Although he ‘saw things in a regional sense’ while he was in power, localism does not appeal to Lord Prescott. ‘You’ve got to put housing, regeneration and planning together, and that means a scale bigger than local authorities. Localism means that councillors daren’t upset the people in their area if they think that [the development of housing] is wrong.’
It was a mistake, he says, to scrap the regional development agencies that he introduced, and the regional spatial strategies, which dictated the number of homes that needed to be built across local authority boundaries.
Shapps ‘is a yacker’
‘[The government] got rid of our RDAs and set up these piddling little business committees [local enterprise partnerships], which have no power, no money and are absolutely useless.’
There’s been ‘a complete collapse’ in house building, he states - statistics published by the Homes and Communities Agency show there were just 454 affordable housing starts onsite in England between 1 April 2011 and 30 September 2011.
‘I think they’ve done 37 statements, so we’ve had a massive increase in statements from the department on housing, a lot of talk, but no action.

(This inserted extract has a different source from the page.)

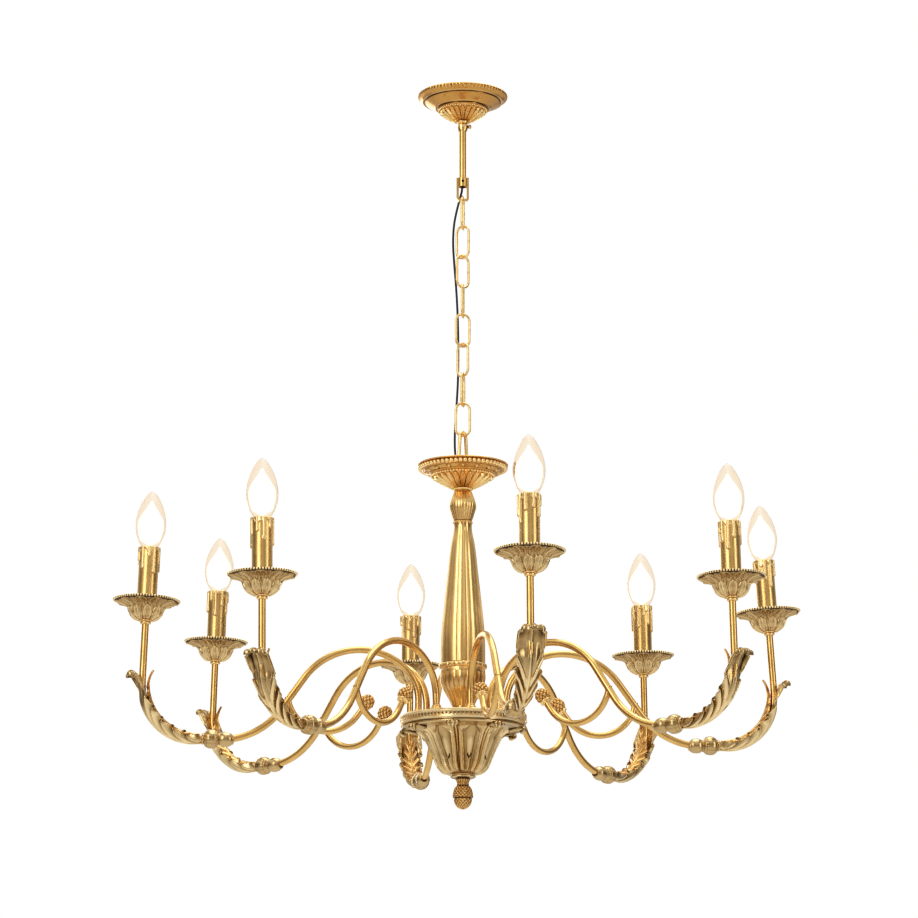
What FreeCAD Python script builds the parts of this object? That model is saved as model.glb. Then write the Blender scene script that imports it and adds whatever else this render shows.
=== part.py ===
"""Eight-arm brass chandelier on a link chain, in millimetres.

The origin is the middle of the ceiling plate's top face, +Z is up, and the lamp hangs below it.
Every sub-part is written to parts/ as a STEP file of its own.
"""
import FreeCAD
import Part

import math
import os

from FreeCAD import Vector

os.makedirs("parts", exist_ok=True)

UP = Vector(0, 0, 1)

# Arms: number, first bearing, and how each was set by hand (turned about its foot, drooped)
ARM_COUNT = 8
FIRST_ARM_DEG = -80.6
ARM_TURN_DEG = (2, -1, 0, -2, 1, 0.5, 0, 0)
ARM_DROOP_DEG = (0, 0, -2, 0, 0, -0.5, -0.5, 2.5)

# Ceiling end
BAR_LENGTH, BAR_WIDTH, BAR_THICK = 90, 16, 2.5
BAR_HOLE_SPACING, BAR_HOLE_R = 70, 2.5
BAR_HUB_R, BAR_HUB_BOTTOM = 9, -8
ROD_R, ROD_BORE_R = 4.1, 2.7
ROD_TOP, ROD_BOTTOM = -1, -110
COLLAR_R, COLLAR_TOP, COLLAR_BOTTOM = 5.6, -32, -44
THUMB_Z = -38.6
SLIP = 0.05
LOOSE = 0.1

# Yoke under the rod
YOKE_TOP, YOKE_BOTTOM = -101, -128.6
YOKE_OUT, YOKE_IN, YOKE_DEPTH = 7.2, 4.4, 6
YOKE_BOSS_R, YOKE_BOSS_BOTTOM = 5.6, -111.5
YOKE_BAR_R = 1.6
YOKE_SCREW_Z = -105.6

# Chain: wire, outer size, clearance where links bear, and the bearing of each link's plane
WIRE_R = 1.5
LINK_LENGTH, LINK_WIDTH = 41.3, 19
LINK_GAP = 0.3
LINK_TURN_DEG = (82, -33, 35, 84, 18, -42, 79, 0)

# Cord beside the chain
CORD_R = 1.3
CORD_ROUTE = (
    (0, 0, -104), (-0.3, 1.0, -114), (-3.4, 5.6, -124.5), (-6.8, 7.4, -137), (-10.4, 7.9, -155),
    (-11.4, 8.3, -178), (-9.7, 9.7, -203), (-7.3, 11.8, -232), (-5.6, 13.2, -266), (-4.9, 13.7, -303),
    (-5.4, 13.3, -340), (-7.4, 12.0, -373), (-9.3, 10.2, -402), (-9.0, 8.0, -425), (-6.4, 5.4, -444),
    (-6.4, 5.4, -457),
)
GROMMET_R, GROMMET_TOP = 2.6, -457

# Top loop and the stack on the central rod
LOOP_WIRE_R = 2.1
LOOP_TURN_DEG = 56
LOOP_ARCH_R, LOOP_FOOT_HALF = 5.8, 10.2
LOOP_DISC_R, LOOP_DISC_TOP = 12.5, -459
DISH_FLOOR, DISH_BOTTOM = -464, -467.4
SPINE_R, SPINE_BORE_R, SPINE_BOTTOM = 5, 3.2, -806
SPINE_HOLE_R = 5.3
NECK_BOTTOM = -471
BALL_BOTTOM = -506
BODY_BOTTOM = -669.6
RING_BOTTOM, RING_R = -680.4, 27.4
PLATE_TOP, PLATE_BOTTOM, PLATE_R, PLATE_THICK = -730, -741.5, 71, 3
BOWL_BOTTOM = -799
FINIAL_TOP, FINIAL_BOTTOM = -799.3, -833.3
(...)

It’s just talking. This Grant “Snapps”, it’s all he does - he’s a yacker…’
Lord Prescott’s iPhone rings and interrupts his flow. He chats for a few minutes before hanging up, explaining that the call was to do with the police and crime commissioner role. And now he’s let his defences down a little, he’s prepared to indulge me with a snippet of his thoughts on the role of the police within communities. ‘The police already have to do a lot of social work,’ he says.
Cuts to funding for public services will mean ‘increasing social problems’, he continues. ‘As social problems increase in a community, the more the community wants the police to deal with it. So I ring up and say, “this person next door is being terrible” - the amount of calls like this is so phenomenal you’d need a whole regiment just deal with them.’
The elections for the new commissioners, who are expected to earn a salary of £75,000, in 41 police force areas across England and Wales, mean that the police will have to take into ‘account the public’s priorities’, he explains.
We’ve now run over our allotted time and Lord Prescott is miraculously still talking. The thaw I’ve just witnessed is a scaled down version of the change in his public persona - from Prescott, the angry politician to Prescott the lively online celebrity - over the past few years. His 117,000 followers on Twitter, in particular, relish the snappy, often humorous, messages he posts on the site.
Cutting tweets like this one sent to the owner of News International in the midst of the Leveson Inquiry prove particularly popular: ‘Hey
@rupertmurdoch, no hard feelings. I’ve just left you a good luck message on my voicemail!’
‘He’s completely reinvented himself - it’s fascinating,’ observes a source who has known him for two decades. ‘I think he’s is a very decent bloke, but he has an enormous chip on his shoulder, and that stopped him from being the nice, funny John,’ she adds.
‘When I’m in politics it’s a serious game and the guy opposite me, if he don’t believe what I believe in, I’ve got to try to knock his bloody arguments down. I think my style is a bit aggressive,’ the man himself admits. ‘I think the sisters [presumably female politicians] thought I was a bit macho. I don’t think probably the egg thing helped,’ he adds, referring to the occasion he famously punched protester Craig Evans after he threw an egg at him in 2001.
‘Now, all of sudden, people say, “Christ, he smiles”. They now see this colourful part to my character, which they can have a laugh about,’ he says with a hint of one of those new grins.
And with this, a very different John Prescott to the one who greeted me, shows me out. ‘Good luck love,’ he says, reluctantly catching my eye for a fraction of a second as he shakes my hand. Then he presses the button for the lift, and waits until I’m gone.
‘It’s really unbelievable’, states John Prescott, referring to the coalition’s plan to increase the discounts on social homes so that tenants can more easily afford to buy their own properties. ‘It’s a crazy policy,’ he says. ‘I changed the discounts for right to buy because the houses were being bought by the sons and daughters of tenants - and when mum died they sold it off. They made a capital killing, and it cost us billions of pounds.
‘What happens with right to buy is that all the best houses go. They [the government] say they’ll give the capital receipts [from the homes sold] to build another house. Now, that’s very interesting isn’t it, because if you’re going to sell it at a discount, and house prices are going up, how does one replace one? It can’t possibly.’
… being called ‘Lord Prescott’
‘I don’t like it. A fella came up to me the other day and said, “Good morning Lord Prescott”. I said, “You’ve been calling me John for 40 years.” He turned to my wife and said, “What about you?” She said, “I don’t mind being called Lady”. It’s dropping off now. I think people got a bit of a kick out of saying it – it’s like “I know a Lord”. There’s a bit of snobbery about it you know, it’s what you find.’
… decent homes improvements
‘I had a little old lady say to me, “Oh it’s so lovely now I’ve got central heating. I’ve got a wet room for my husband” – I thought, “What the hell is a wet room”.’
… journalists’ criticisms of the pathfinder programme
‘You had all of these people down in London writing these articles, saying that the houses were Victorian and, “oh we must keep them”. Well we insisted [the improvements] had to be done good quality – they said it’s cheaper to just tart them up. They’ve never lived in it, never seen what it’s like. That’s one of the things I got really upset about.’
… Ringo Starr’s house
‘In Liverpool we had all this stupid talk about [knocking Ringo’s house down as part of the housing market renewal pathfinder programme]. There were whole streets of housing there where the roofs went like that [wobbly]. They were falling apart. Save Ringo’s house! Ringo never even lived there – I think it was a couple of weeks with his auntie or something daft.’